Indeed, when Byran reached out to Fortenbaugh last October — before Offshore’s exit was even made public — the IGY exec requested the grand tour of the commodore’s New Jersey sailing school with the suggested intent of courting Fortenbaugh for a return to North Cove.

“When [Bryan] came to me, he was giving us the impression he wanted to talk to us about the possibility of our coming back to North Cove,” Fortenbaugh said. “His exact words were, ‘You look like you have a really nice setup, I suppose you wouldn’t be interested in coming back to North Cove?’”

Following his overture about moving back across the Hudson, IGY’s regional director questioned Fortenbaugh for more than an hour, asking him about his operation and his experience at North Cove, before requesting a tour of Manhattan Yacht Club, during which time he took numerous photos of the club, Fortenbaugh said.

During the tour, Bryan specifically asked to be shown certain well-known amenities that formerly served North Cove when Fortenbaugh was there, including a floating clubhouse, called The Classroom, and the club’s yact, Arabella. In retrospect, Fortenbaugh said he can only conclude that Bryan’s suggestion of a return to North Cove was a false pretext to cover a mission of industrial espionage, he said.

“He was very well briefed. He knew about our floating clubhouse we used to have at North Cove, he asked to see our Arabella. So, he had been briefed by somebody,” said Fortenbaugh. “In the end, Brookfield never gave us any offer, and they’re creating their own sailing school in-house, so there’s no other way to look at it than he was coming over to see how we do it.”

Fortenbaugh said he was flabbergasted when Brookflield announced at a Community Board 1 meeting last week that it would handle the sailing-school program at North Cove in-house.
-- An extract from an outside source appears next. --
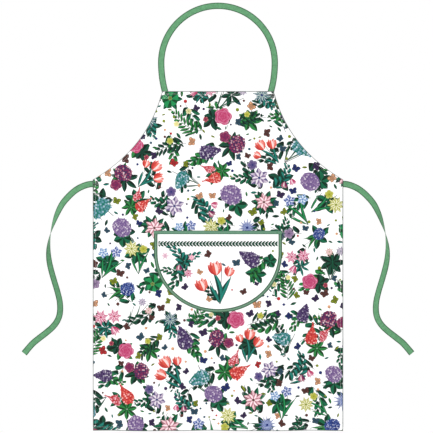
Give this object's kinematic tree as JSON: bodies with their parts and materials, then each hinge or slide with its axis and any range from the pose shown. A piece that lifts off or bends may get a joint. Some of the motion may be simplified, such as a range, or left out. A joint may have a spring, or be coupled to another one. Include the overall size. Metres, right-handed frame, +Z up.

He called the decision “a farce” and blasted IGY for its lack of experience running a boating academy.

“IGY is a mega-yacht company,” Fortenbaugh said. “They have no experience running a sailing school.”

IGY did nor respond to requests for comment, but a spokesman for Brookfield said that IGY did assist the company in interviewing prospective sailing-school operators, but didn’t address Fortenbaugh’s accusations of trickery and illicit reconnaissance, saying only that it believed the decision to keep the sailing school in-house was best for the community.
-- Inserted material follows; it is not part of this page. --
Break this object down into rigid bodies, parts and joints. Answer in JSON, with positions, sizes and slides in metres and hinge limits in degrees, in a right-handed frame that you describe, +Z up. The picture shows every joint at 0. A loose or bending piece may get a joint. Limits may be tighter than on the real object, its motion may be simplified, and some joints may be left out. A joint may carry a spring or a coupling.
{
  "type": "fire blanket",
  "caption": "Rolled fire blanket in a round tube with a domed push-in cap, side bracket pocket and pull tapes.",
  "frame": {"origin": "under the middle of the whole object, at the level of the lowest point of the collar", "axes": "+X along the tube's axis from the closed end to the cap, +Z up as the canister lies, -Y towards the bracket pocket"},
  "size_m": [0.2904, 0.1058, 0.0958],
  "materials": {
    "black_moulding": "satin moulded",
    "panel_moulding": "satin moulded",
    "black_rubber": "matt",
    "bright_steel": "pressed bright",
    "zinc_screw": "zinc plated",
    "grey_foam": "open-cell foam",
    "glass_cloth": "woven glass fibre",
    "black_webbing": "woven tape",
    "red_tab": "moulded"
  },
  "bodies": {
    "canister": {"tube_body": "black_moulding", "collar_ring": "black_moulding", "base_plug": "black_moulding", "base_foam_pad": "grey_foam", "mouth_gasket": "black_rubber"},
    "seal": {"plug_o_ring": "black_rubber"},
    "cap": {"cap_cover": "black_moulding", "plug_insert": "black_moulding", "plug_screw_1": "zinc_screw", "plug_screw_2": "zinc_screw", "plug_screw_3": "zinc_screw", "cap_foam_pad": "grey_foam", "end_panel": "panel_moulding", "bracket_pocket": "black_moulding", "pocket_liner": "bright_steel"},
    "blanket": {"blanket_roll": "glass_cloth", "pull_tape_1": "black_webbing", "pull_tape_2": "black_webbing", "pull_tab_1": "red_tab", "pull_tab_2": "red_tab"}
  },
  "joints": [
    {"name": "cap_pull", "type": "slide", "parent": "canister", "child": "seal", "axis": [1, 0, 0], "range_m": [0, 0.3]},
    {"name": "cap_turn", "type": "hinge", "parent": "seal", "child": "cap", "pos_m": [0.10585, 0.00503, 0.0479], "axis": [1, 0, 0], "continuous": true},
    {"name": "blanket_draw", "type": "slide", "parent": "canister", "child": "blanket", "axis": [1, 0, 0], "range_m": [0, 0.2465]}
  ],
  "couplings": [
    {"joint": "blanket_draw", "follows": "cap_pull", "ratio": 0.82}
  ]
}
“Collectively, we evaluated ten potential operators, including the Manhattan Yacht Club,” said Brookfield spokesman Andrew Brent. “Ultimately, Brookfield decided that a single organization running the marina and sailing school would make for the most successful, streamlined, economically sound, and community-responsive program possible.”

Ironically, that’s exactly what North Cove enjoyed for a decade with Fortenbaugh — until his unceremonious ouster two years ago.

Fortenbaugh operated the sailing school at North Cove since the mid-1990s, and he took over management of the entire marina as well in 2005, after he answered a call from the Battery Park City Authority for plans to revitalize the marina in the wake of 9/11. But the BPCA declined to renew his lease at the end of 2014 — much to the consternation of the commodore’s devoted fans — and handed the marina contract to Brookfield Properties, which runs the nearby high-end shopping center Brookfield Place.

Brookfield then promptly sub-contracted the management of the marina out to Island Global Yachting — whose chairman, Andrew Farkas, is one of the largest contributors to Gov. Cuomo, who appoints the BPCA’s board. It was IGY that outsourced the required sailing program to Florida-based Offshore Sailing School, which bailed on the job after two years.

In another whiff of irony, Brookfield’s statement announcing its decision to have IGY operate the new sailing school pointed to Bryan’s close working relationship with Offshore while it operated at North Cove, suggesting that he’d learned enough from observing that operation to run his own program.

“IGY Regional Director Simon Bryan has been intimately involved with the sailing school for the past two years and will remain so going forward,” a statement from Brookfield read.

Despite Fortebaugh’s criticisms, Brookfield won cautious support for its decision from some members of  CB1’s Battery Park City Committee with promises to work with community members and seek input from BPC residents on running the program, according to committee member and CB1 chairman Anthony Notaro.

“The fact that Brookfield and IGY are willing to work with us, I think we can work through some of these issues,” said Notaro. “I think it’s a reasonable alternative.”